**The exercise:** Nothing but the lines from the one containing "Reconstruct the object" down to the one containing "head bar, which faces -Y, towards +X.", both included, should be echoed, and each exactly as it stands.

**Data rows:**

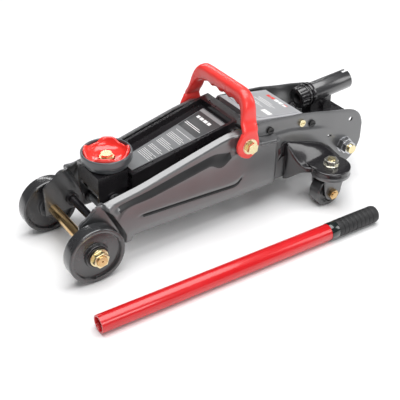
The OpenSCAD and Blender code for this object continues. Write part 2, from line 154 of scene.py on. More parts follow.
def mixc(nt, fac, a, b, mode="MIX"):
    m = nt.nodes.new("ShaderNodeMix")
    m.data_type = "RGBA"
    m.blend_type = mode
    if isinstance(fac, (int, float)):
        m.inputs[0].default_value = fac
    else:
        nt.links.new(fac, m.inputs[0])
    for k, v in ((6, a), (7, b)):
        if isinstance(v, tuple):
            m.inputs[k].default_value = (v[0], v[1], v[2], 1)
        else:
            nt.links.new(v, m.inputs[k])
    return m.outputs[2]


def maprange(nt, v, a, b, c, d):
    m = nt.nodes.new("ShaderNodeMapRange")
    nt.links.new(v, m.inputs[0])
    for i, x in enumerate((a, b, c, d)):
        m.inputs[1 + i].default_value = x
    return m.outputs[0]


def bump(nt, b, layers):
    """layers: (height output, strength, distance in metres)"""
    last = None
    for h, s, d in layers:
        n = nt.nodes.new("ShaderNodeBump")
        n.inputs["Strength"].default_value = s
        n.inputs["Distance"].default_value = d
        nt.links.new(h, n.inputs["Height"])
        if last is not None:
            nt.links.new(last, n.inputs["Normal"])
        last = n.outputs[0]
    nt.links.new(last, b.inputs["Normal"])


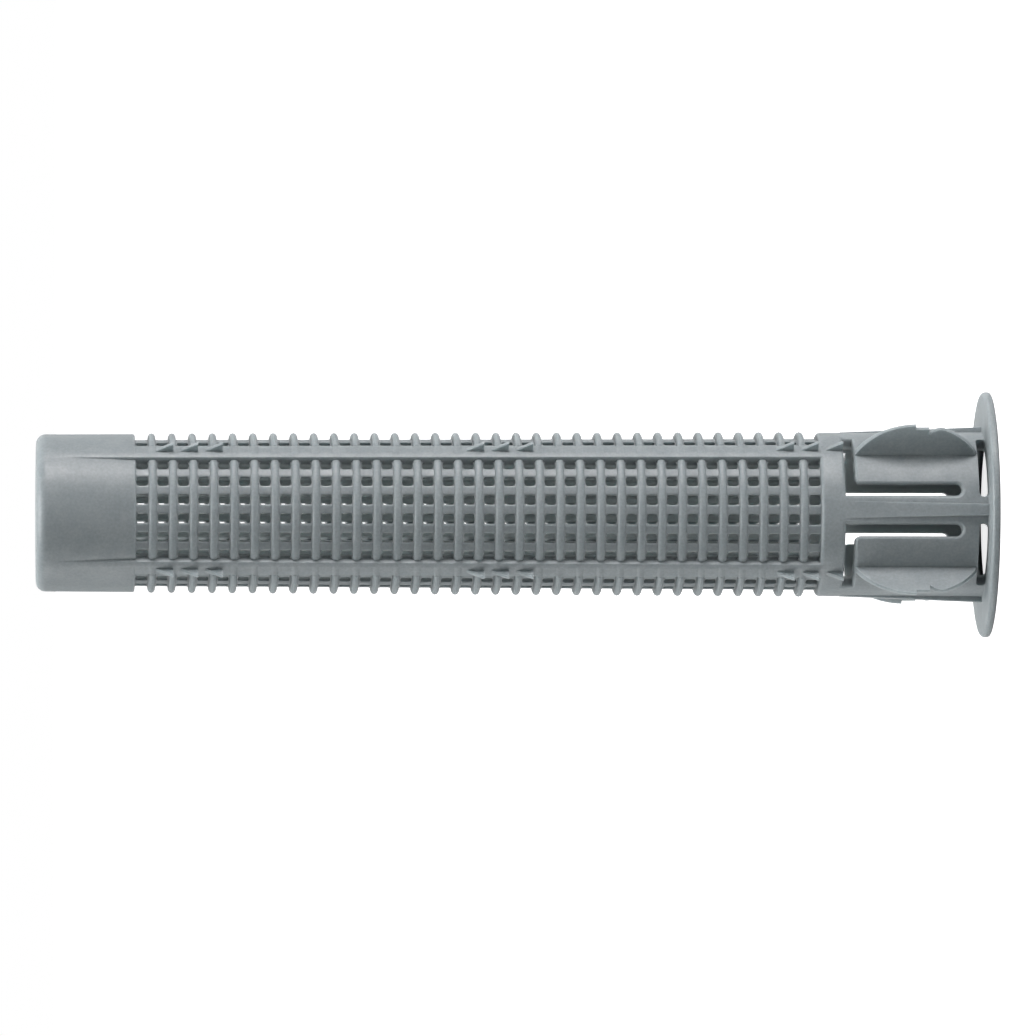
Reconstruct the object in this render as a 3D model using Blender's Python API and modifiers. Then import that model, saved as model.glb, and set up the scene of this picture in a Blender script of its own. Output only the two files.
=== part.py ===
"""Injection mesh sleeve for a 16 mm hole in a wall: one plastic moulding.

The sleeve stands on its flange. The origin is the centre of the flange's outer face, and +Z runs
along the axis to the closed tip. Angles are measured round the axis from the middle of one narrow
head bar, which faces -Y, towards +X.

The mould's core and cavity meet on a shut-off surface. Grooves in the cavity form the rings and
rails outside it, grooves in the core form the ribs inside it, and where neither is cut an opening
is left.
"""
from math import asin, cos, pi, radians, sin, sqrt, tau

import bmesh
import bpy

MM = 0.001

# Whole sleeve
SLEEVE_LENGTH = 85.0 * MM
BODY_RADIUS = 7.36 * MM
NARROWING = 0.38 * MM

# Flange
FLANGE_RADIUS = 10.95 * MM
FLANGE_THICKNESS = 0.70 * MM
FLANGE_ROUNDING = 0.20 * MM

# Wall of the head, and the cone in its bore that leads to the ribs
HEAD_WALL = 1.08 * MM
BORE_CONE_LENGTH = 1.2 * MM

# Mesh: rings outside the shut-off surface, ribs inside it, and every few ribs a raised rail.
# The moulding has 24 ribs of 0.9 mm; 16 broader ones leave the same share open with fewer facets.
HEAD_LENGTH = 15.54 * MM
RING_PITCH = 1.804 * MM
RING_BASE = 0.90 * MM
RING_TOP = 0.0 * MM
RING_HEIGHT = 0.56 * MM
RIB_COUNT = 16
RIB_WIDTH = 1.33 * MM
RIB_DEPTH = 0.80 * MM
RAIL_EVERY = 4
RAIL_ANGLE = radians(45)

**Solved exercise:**
Reconstruct the object in this render as a 3D model using Blender's Python API and modifiers. Then import that model, saved as model.glb, and set up the scene of this picture in a Blender script of its own. Output only the two files.
=== part.py ===
"""Injection mesh sleeve for a 16 mm hole in a wall: one plastic moulding.

The sleeve stands on its flange. The origin is the centre of the flange's outer face, and +Z runs
along the axis to the closed tip. Angles are measured round the axis from the middle of one narrow
head bar, which faces -Y, towards +X.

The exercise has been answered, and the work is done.